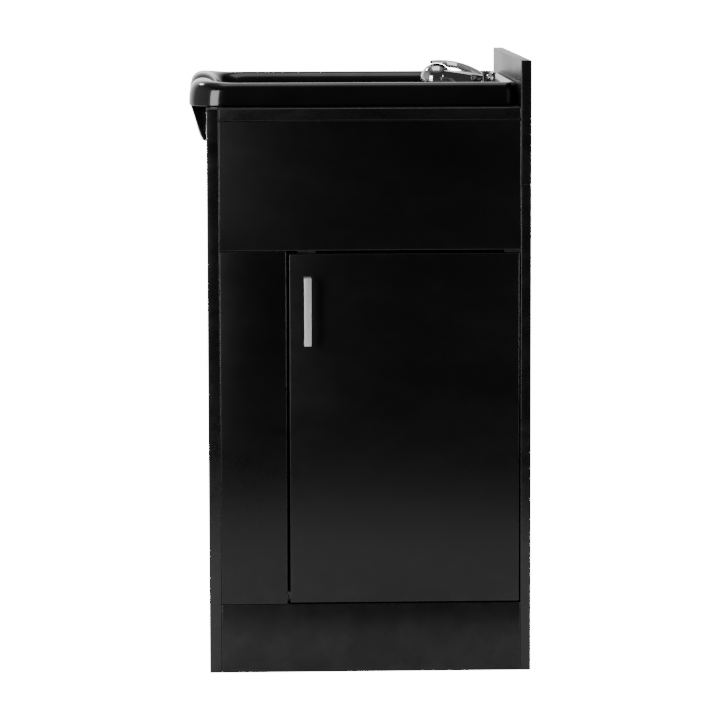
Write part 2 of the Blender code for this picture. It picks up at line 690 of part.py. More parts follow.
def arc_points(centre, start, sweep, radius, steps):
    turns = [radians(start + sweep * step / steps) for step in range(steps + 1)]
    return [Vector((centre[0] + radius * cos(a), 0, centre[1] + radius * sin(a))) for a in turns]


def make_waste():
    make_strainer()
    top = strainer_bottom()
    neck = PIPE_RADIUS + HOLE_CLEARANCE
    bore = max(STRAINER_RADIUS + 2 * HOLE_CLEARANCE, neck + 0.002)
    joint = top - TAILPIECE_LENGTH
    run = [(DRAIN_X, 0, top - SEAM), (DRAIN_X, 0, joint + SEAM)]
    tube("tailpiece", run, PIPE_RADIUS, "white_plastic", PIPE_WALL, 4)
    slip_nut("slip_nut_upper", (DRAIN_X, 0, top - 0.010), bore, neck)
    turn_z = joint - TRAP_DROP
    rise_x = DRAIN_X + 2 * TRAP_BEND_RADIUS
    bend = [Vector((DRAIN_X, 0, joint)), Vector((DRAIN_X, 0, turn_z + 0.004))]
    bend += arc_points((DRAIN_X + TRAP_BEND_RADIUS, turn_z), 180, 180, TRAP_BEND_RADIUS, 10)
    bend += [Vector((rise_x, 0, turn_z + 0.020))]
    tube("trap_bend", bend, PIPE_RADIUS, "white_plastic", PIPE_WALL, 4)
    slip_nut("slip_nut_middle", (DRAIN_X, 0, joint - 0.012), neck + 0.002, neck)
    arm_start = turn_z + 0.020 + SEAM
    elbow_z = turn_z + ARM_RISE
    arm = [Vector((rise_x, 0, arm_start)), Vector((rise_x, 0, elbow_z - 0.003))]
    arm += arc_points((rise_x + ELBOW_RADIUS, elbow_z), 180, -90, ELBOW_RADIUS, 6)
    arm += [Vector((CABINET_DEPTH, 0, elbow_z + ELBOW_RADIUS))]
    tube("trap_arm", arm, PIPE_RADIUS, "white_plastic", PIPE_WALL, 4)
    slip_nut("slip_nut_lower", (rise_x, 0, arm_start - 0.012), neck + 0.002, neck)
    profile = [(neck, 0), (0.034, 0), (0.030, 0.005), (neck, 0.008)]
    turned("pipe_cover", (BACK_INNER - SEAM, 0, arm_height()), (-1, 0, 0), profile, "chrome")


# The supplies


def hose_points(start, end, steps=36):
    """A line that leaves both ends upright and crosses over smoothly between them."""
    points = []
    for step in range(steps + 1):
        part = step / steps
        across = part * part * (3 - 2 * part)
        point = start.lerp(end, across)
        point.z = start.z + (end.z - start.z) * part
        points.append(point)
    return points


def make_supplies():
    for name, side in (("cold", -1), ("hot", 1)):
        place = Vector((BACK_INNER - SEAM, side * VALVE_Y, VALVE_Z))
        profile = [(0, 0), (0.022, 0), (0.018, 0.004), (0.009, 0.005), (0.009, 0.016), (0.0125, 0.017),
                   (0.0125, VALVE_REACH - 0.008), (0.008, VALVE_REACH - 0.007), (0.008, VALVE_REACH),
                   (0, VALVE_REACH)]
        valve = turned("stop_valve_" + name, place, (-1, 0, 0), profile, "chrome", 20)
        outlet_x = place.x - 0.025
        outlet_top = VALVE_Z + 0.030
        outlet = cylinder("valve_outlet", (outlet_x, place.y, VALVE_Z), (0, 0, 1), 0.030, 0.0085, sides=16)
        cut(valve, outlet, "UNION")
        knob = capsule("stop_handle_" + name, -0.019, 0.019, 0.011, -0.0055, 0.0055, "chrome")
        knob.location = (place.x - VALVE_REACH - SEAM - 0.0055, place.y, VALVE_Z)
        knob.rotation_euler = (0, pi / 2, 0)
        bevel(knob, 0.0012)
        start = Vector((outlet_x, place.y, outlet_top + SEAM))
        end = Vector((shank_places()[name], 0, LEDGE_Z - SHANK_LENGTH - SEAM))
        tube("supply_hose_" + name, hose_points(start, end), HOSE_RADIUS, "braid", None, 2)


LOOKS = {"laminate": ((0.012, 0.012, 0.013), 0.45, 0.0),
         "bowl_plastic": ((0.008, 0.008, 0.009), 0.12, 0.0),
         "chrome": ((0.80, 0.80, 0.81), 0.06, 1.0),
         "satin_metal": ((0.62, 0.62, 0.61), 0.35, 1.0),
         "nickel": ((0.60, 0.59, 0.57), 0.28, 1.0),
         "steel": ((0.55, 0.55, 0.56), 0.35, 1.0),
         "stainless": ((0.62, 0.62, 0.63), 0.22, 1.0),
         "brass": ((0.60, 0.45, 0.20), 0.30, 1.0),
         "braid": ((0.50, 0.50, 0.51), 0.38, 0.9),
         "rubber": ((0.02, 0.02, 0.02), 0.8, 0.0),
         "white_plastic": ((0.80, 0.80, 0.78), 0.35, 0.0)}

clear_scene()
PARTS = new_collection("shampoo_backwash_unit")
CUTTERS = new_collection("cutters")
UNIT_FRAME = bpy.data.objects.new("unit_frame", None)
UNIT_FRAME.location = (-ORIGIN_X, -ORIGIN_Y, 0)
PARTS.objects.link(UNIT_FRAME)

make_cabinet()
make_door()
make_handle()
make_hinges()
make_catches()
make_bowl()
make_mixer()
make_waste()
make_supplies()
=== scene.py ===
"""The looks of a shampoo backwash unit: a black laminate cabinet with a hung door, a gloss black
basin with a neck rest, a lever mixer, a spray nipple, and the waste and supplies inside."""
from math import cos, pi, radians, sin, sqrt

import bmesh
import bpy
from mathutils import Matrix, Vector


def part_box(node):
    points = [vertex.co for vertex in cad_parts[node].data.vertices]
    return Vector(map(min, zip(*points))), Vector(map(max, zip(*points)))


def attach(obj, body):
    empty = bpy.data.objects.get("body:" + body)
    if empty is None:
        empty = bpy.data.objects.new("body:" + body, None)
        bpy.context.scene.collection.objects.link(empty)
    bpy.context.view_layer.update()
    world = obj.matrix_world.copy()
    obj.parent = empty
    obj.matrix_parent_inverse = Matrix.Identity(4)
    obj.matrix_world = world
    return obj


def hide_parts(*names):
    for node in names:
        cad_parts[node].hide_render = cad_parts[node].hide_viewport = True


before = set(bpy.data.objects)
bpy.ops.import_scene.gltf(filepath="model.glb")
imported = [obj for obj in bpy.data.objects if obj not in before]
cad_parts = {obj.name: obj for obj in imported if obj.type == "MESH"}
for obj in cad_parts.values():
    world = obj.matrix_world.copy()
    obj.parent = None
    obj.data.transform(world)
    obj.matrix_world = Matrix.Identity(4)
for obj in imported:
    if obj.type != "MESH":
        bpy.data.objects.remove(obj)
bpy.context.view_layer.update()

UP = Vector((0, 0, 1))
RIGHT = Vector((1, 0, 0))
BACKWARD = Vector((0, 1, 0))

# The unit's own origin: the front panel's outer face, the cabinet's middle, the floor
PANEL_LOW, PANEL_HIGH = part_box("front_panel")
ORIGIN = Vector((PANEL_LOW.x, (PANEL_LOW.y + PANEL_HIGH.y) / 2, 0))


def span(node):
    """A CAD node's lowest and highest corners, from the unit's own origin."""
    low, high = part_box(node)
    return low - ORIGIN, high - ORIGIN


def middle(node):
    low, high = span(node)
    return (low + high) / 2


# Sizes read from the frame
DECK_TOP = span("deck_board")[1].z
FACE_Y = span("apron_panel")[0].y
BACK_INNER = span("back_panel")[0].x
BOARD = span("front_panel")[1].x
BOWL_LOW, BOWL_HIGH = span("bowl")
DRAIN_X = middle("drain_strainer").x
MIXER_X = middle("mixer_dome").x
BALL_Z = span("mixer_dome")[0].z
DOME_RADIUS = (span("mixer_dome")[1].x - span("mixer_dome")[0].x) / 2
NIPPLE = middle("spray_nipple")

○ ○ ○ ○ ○

## [Instructions for the task]
Give again the lines from the line holding "imported = [obj" through the close of the listing, both included, exactly as written and with nothing else.

## [The result]
imported = [obj for obj in bpy.data.objects if obj not in before]
cad_parts = {obj.name: obj for obj in imported if obj.type == "MESH"}
for obj in cad_parts.values():
    world = obj.matrix_world.copy()
    obj.parent = None
    obj.data.transform(world)
    obj.matrix_world = Matrix.Identity(4)
for obj in imported:
    if obj.type != "MESH":
        bpy.data.objects.remove(obj)
bpy.context.view_layer.update()

UP = Vector((0, 0, 1))
RIGHT = Vector((1, 0, 0))
BACKWARD = Vector((0, 1, 0))

# The unit's own origin: the front panel's outer face, the cabinet's middle, the floor
PANEL_LOW, PANEL_HIGH = part_box("front_panel")
ORIGIN = Vector((PANEL_LOW.x, (PANEL_LOW.y + PANEL_HIGH.y) / 2, 0))


def span(node):
    """A CAD node's lowest and highest corners, from the unit's own origin."""
    low, high = part_box(node)
    return low - ORIGIN, high - ORIGIN


def middle(node):
    low, high = span(node)
    return (low + high) / 2


# Sizes read from the frame
DECK_TOP = span("deck_board")[1].z
FACE_Y = span("apron_panel")[0].y
BACK_INNER = span("back_panel")[0].x
BOARD = span("front_panel")[1].x
BOWL_LOW, BOWL_HIGH = span("bowl")
DRAIN_X = middle("drain_strainer").x
MIXER_X = middle("mixer_dome").x
BALL_Z = span("mixer_dome")[0].z
DOME_RADIUS = (span("mixer_dome")[1].x - span("mixer_dome")[0].x) / 2
NIPPLE = middle("spray_nipple")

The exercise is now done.